Clinically, the differential diagnosis of CPLA includes varicose veins and hemangioma when the lesion is visible, in addition to the presence of nonvascular entities, including mucocele and fibroma [2, 13]. A clinical diagnosis can be made when the lesion is visible by palpation or is pulsatile [13]. To confirm the diagnosis, most authors have used surgical biopsy, which carries a risk of bleeding [1, 59, 12, 14]. However, Lovas and Goodday [10] used angiography, and other authors advocate the use of noninvasive techniques, including Doppler ultrasound [2].

Different theories have been postulated to explain the etiology of CPLA. Some authors believe that trauma, cigarette smoking, or the pressure of the cigarette against the lip may contribute to the decrease in the thickness and composition of the connective tissue that supports the arteries, leading to arterial dilation [6, 13]. This dilation can occur particularly in cases of damage to the lower lip; however, a history of trauma or smoking is not present in some cases [14]. Other authors claim that solar damage to the labial mucosa contributes to mucosal degeneration [6, 12]; this can be true for injuries that occur on the lip but does not apply to the injuries to the palate [9] or oral vestibule. The theory of aging states that senile changes, which cause loss of tone of the connective tissue, may also contribute to the formation of a CPLA [2, 6]; however, some cases have been reported in young adults [2]. The most plausible explanation seems to be that of Kocyigit et al. [2], who believe that this anomaly results from a congenital malformation of the blood vessel, which tends to be overlooked for many years until it becomes prominent and pulsating due to senile atrophy [2].
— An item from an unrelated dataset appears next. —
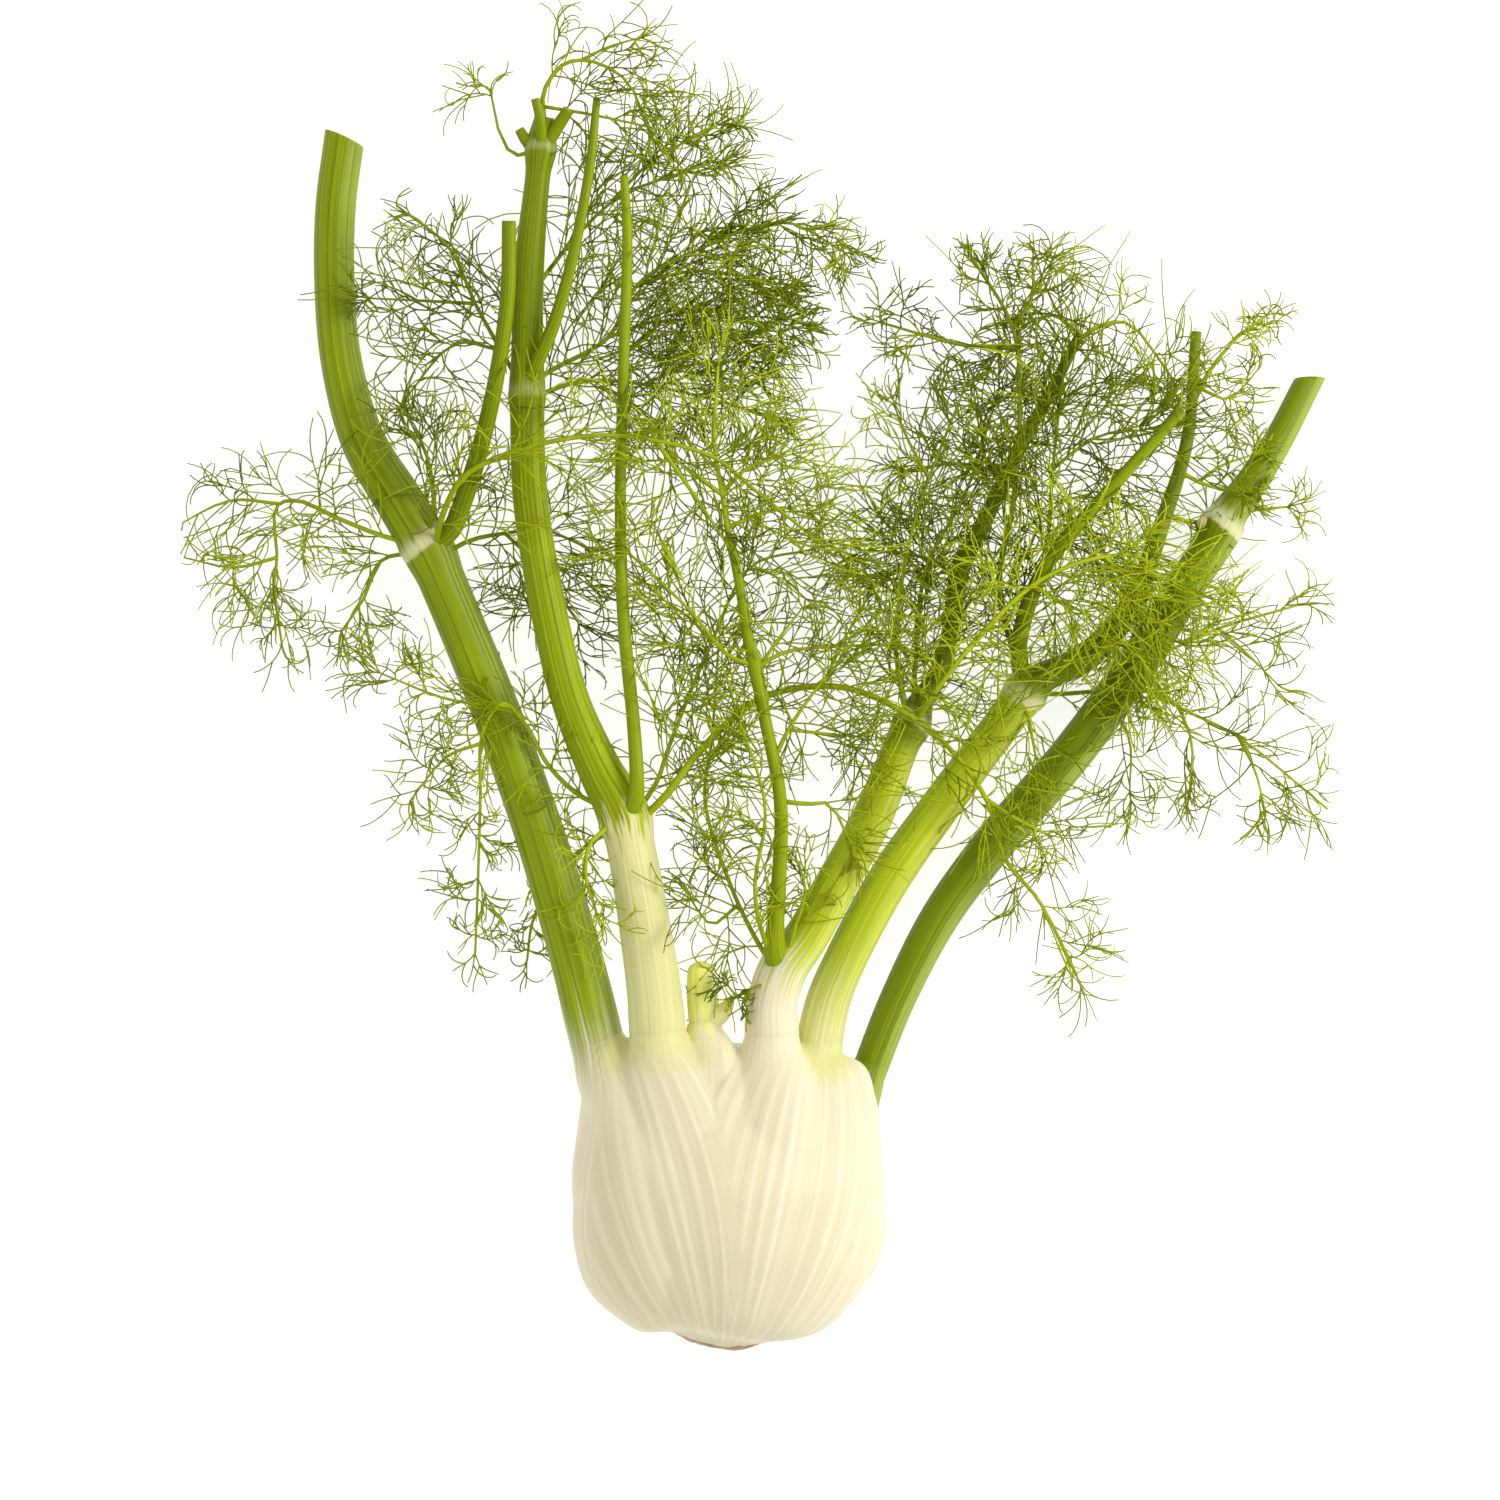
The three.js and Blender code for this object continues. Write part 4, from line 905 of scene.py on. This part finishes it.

The treatment of choice is surgical removal of the surface vessel, primarily in patients at risk of mucosal biting, those prone to falls from their own height (e.g., alcohol users), and those uncomfortable with the pulsation. Lovas et al. [11] reported that, most of the time, CPLA is a clinical finding and consequently does not require treatment; however, all reported cases associated with ulcers have been treated surgically.

Lovas et al. [11] reviewed the anatomical pathology files from five universities involving 210 cases of CPLA and reported the following primary clinical findings: the presence of pulsating submucosal lesions that affect adults, with no gender preference, and are not associated with lip ulcers or squamous cell carcinoma. CPLA has been described as a common vascular disorder. Prior to this study, only 16 cases of CPLA were described in international journals, indicating that this condition is relatively recent and rarely diagnosed by clinicians and pathologists, but its correct diagnosis is essential for providing proper treatment.

The patient agreed to participate in this paper.

Conflict of Interests

The authors declare that there is no conflict of interests regarding the publication of this paper.